Refer to An Explanation of Rates & Charges.
How are Services Charges calculated?
Refer to An Explanation of Rates & Charges.
Why are Service Charges payable for properties which do not receive services? 

Council's Water Access Charge and Sewerage Charge are levied to finance the capital cost of the Council's water and sewerage infrastructure, such as purification plants, reservoirs and pipes which are required to deliver water to Council's defined water supply areas and dispose of sewage from Council's defined sewerage areas. All ratepayers with properties within a water or sewerage area are required to pay a Water Access Charge and/or Sewerage Charge whether they are connected to the service or not.

The reason for this is that most ratepayers who own vacant land within a water or sewerage area and which is not currently connected to Council's infrastructure, plan to build on their property at some time in the future. The following simple example illustrates why Council charges everyone in a water or sewerage area a Water Access Charge and/or Sewerage Charge.

Example: consider that Council has 100 ratepayers who require a water supply. Council builds a water reservoir, purification plant, and pipes to supply those 100 ratepayers with water. Then one additional ratepayer finishes building their house on their previously vacant land and requests a water supply from Council. If Council had not provided for this in their water reservoir capacity nor laid pipes to service the additional property, the ratepayer would have to wait whilst Council built a new reservoir and  would have to finance the entire cost of a Council work team laying the extra meters of pipe to extend the system to their property. That would cost all ratepayers in that situation thousands of dollars and would delay their receipt of a water supply during which they would have to pay to have water trucked in.

If that situation arose, ratepayers would rightly consider that Council was inefficient and ineffective. That scenario would also be wasteful and inefficient from Council's perspective as it obviously doesn't cost as much to build a water reservoir to service 10,000 ratepayers as it would to build one for 1000 ratepayers and then another 1000 in a couple of years' time and so on. It also makes financial and practical sense that, whilst Council's work crew is laying water pipes in an area, they lay them for the whole area, whether it be for water or sewerage services, rather than going back every time the next property at the end of the current service area requests a water or sewerage service. Therefore it benefits both Council and the ratepayer concerned if Council provides water and sewerage infrastructure to an entire area and if all the ratepayers in that area pay a portion of the cost of providing that infrastructure. That is a much lower cost than the ratepayer would have to pay if they requested water or sewerage services individually.

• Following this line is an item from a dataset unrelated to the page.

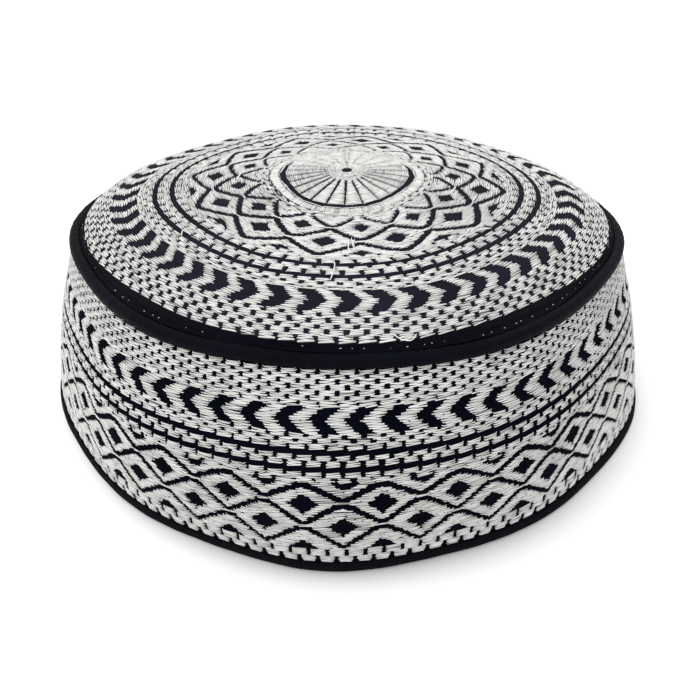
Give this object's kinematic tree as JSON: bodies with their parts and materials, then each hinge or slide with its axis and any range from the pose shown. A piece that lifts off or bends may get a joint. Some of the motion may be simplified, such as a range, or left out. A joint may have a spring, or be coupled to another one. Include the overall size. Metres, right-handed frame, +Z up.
{
  "type": "embroidered kufi cap",
  "caption": "Oval brimless kufi cap with a low domed crown, upright embroidered side band, round crown piping and folded hem binding.",
  "frame": {"origin": "centre of the hem's underside, on the surface the cap stands on", "axes": "+Z up through the crown, +X along the longer axis of the oval hem, -Y towards the creased end that faces the viewer"},
  "size_m": [0.2056, 0.1934, 0.0798],
  "materials": {
    "embroidered_cloth": "matte cotton under raised light thread",
    "black_piping": "slightly satin woven tape",
    "black_tape": "slightly satin woven tape"
  },
  "bodies": {
    "root": {"crown": "embroidered_cloth", "side_band": "embroidered_cloth", "crown_piping": "black_piping", "piping_flange": "black_piping", "hem_binding": "black_tape"}
  },
  "joints": []
}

A ratepayer may never build on their vacant land, and may consider that they are paying for a potential service they will never benefit from. Whilst that is true, that scenario does not arise very often, as most people build on vacant land. However if a ratepayer doesn't plan to build on their property they will likely eventually sell it and a property that is capable of being connected to water and sewerage services should attract a higher market price than one that is not capable of connection, therefore the ratepayer still benefits from the provision of those services.

What affect does a revaluation of properties have on General Rates?

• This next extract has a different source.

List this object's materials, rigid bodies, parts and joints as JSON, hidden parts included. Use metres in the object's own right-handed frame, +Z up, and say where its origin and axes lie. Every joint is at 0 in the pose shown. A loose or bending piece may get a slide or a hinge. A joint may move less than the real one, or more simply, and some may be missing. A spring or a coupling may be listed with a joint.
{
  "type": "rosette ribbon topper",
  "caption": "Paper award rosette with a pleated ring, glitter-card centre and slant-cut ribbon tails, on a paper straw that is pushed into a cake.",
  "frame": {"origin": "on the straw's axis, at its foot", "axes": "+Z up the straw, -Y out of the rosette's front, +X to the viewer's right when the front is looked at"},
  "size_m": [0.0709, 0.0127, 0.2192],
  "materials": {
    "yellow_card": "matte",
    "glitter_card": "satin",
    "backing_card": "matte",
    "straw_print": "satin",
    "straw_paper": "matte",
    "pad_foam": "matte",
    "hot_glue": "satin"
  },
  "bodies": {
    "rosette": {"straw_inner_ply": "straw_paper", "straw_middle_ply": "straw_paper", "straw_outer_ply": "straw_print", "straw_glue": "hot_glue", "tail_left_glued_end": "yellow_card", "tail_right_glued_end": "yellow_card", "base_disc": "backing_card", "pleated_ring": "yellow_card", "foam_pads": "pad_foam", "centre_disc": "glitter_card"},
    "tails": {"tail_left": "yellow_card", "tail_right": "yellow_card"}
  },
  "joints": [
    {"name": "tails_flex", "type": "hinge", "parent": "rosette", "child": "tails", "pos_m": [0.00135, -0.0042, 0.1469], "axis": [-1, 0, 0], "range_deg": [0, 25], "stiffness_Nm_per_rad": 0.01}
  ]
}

The Queensland Government Department of Natural Resources and Mines usually revalues all properties in the Bundaberg Region each year and Council is compelled by law to use the new valuations to calculate a ratepayer's general rates. Some ratepayers believe that because their property's valuation has increased their rates will increase by the same amount. This is not the case.  The amount of General Rates which a ratepayer pays is calculated by multiplying their property's Government Valuation by a ‘Rate-in-the-dollar'. The Rate-in-the-dollar is calculated by dividing the total amount of money that Council needs to collect in rates by the total value of all rateable land as illustrated in the example below. For example, if Council needed to collect $4,000 in rates to provide three properties with general services, Council would calculate the rate-in-the-dollar by dividing the total amount it needed to collect ($4,000) by the total value of the properties ($301,000). So the rate-in-the-dollar in this example would be $4,000/$301,000 = 0.013289 cents in the dollar.

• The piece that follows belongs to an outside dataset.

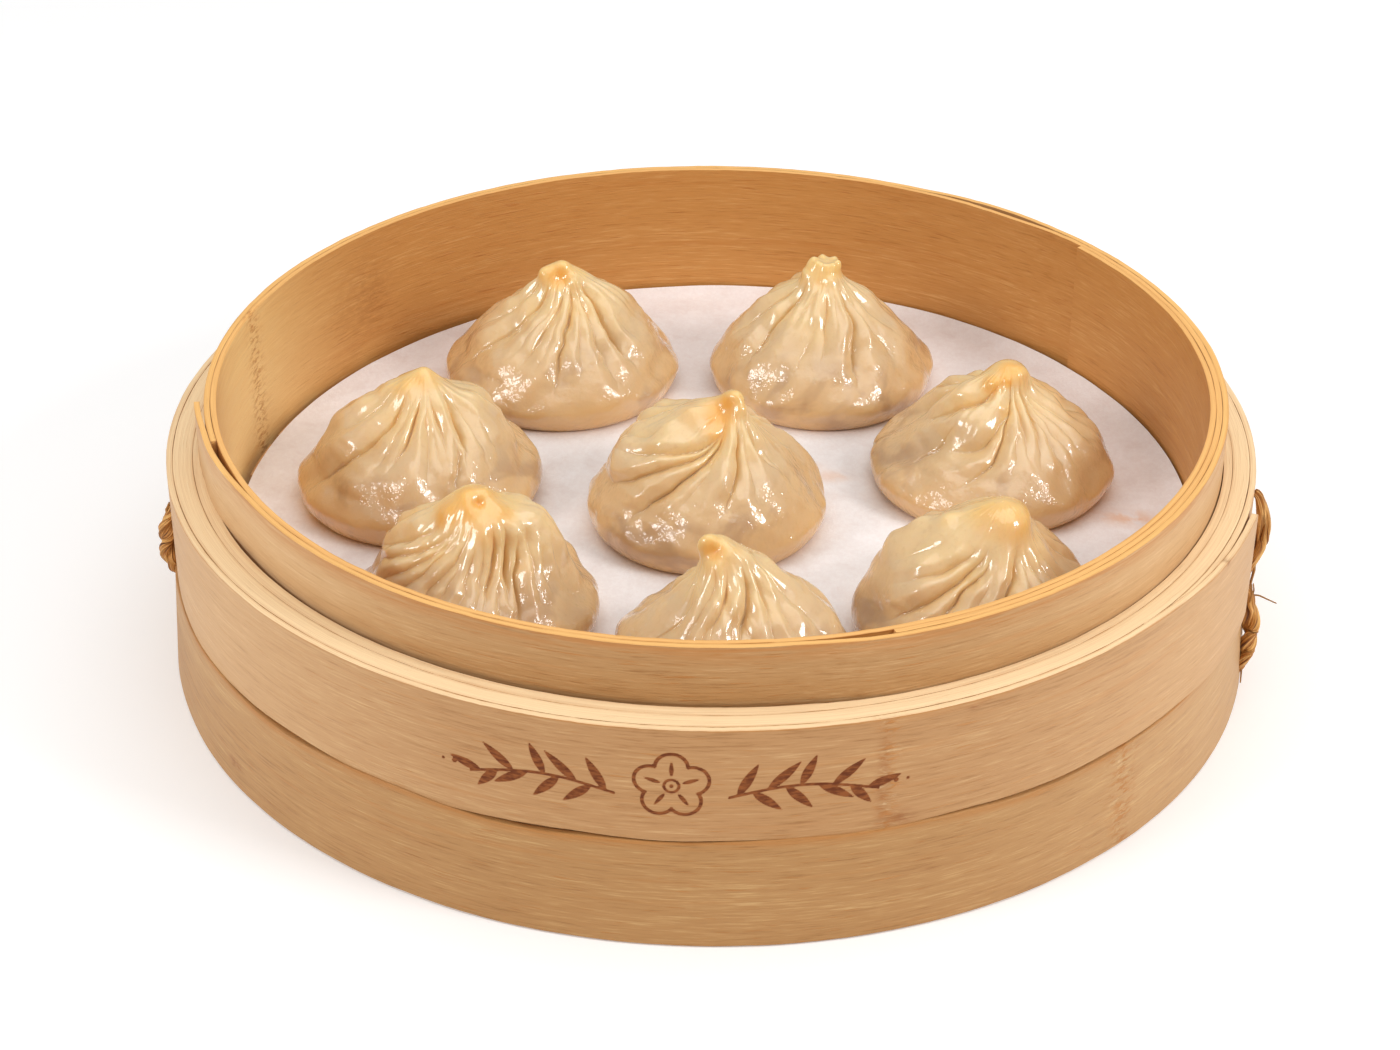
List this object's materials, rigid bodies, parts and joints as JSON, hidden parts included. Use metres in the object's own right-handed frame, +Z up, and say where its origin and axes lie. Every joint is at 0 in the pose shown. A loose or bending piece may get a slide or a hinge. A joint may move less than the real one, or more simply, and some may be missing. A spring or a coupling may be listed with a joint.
{
  "type": "basket of soup dumplings",
  "caption": "Round bamboo steamer tier with a stepped rim, paper liner and slatted floor, filled with pleated soup dumplings.",
  "frame": {"origin": "centre of the basket on the plane it stands on", "axes": "+Z up along the basket's axis, front towards -Y, the outer bands' lashed joint towards +X"},
  "size_m": [0.2145, 0.2134, 0.0552],
  "materials": {
    "bamboo_inner": "satin",
    "bamboo_outer": "satin",
    "bamboo_floor": "matte",
    "cane": "matte",
    "paper": "matte",
    "dough": "gloss"
  },
  "bodies": {
    "root": {"inner_hoop": "bamboo_inner", "middle_hoop": "bamboo_inner", "ledge_hoop_inner": "bamboo_outer", "ledge_hoop_outer": "bamboo_outer", "upper_band": "bamboo_outer", "lower_band": "bamboo_outer", "slat_01": "bamboo_floor", "slat_02": "bamboo_floor", "slat_03": "bamboo_floor", "slat_04": "bamboo_floor", "slat_05": "bamboo_floor", "slat_06": "bamboo_floor", "slat_07": "bamboo_floor", "slat_08": "bamboo_floor", "slat_09": "bamboo_floor", "slat_10": "bamboo_floor", "slat_11": "bamboo_floor", "batten_1": "bamboo_floor", "batten_2": "bamboo_floor", "batten_3": "bamboo_floor", "paper_liner": "paper", "dumpling_back_left": "dough", "dumpling_back_right": "dough", "dumpling_right": "dough", "dumpling_left": "dough", "dumpling_centre": "dough", "dumpling_front_left": "dough", "dumpling_front_centre": "dough", "dumpling_front_right": "dough", "lashing_left": "cane", "lashing_right_upper": "cane", "lashing_right_lower": "cane"}
  },
  "joints": []
}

In this example, the Department of Natural Resources and Mines revalued Property ‘A' from $80,000 to $84,000, Property ‘B' from $101,000 to $120,000, and Property ‘C' from $120,000 to $132,000. Council still needs to collect a total of General Rates of $4,000 from them. Therefore Council would calculate the new rate-in-the-dollar after the revaluation by dividing the income needed ($4,000) by the new total valuation of $336,000 which would give a new rate-in-the-dollar of 0.011905 ($4,000/$336,000). The important thing is the ‘average' percentage valuation increase, which in this example is 12% ($336,000 - $301,000)/$301,000.

This example illustrates that ratepayers pay rates in proportion to their property's valuation compared to the average valuation for their rating category. Therefore ratepayers in a rating category who have experienced a higher-than-average valuation increase may experience an increase in rates and those who have experienced a lower-than-average valuation increase may experience a decrease in rates. In the following example, Property A's valuation increased by 5% (less than average) and so its rates decreased from $1,063 to $1,000. Property B's valuation increased by 19% (more than average) and so its rates increased from $1,342 to $1,429. A general revaluation provides Council with no more or less total revenue, it just redistributes the total rates between existing ratepayers depending on the relationship between their property's valuation and the average valuation of all properties in their rating category.

Why can't my rates be linked to CPI increases?

The rates which a Council levies are community-driven and reflect the desire of the community for a certain level of service. If Council restricted rates increases to the level of inflation it could not successfully meet its community's minimum expectations and would not fulfil its obligations to diligently administer and develop the region.

For example, the community may be dissatisfied with public areas, parks and verges which are maintained too infrequently, but more frequent maintenance can result in higher costs which may lead to an increase in the rates greater than CPI. Council continually strives to achieve an acceptable balance between its rates increases and the provision of the minimum service level required by its community.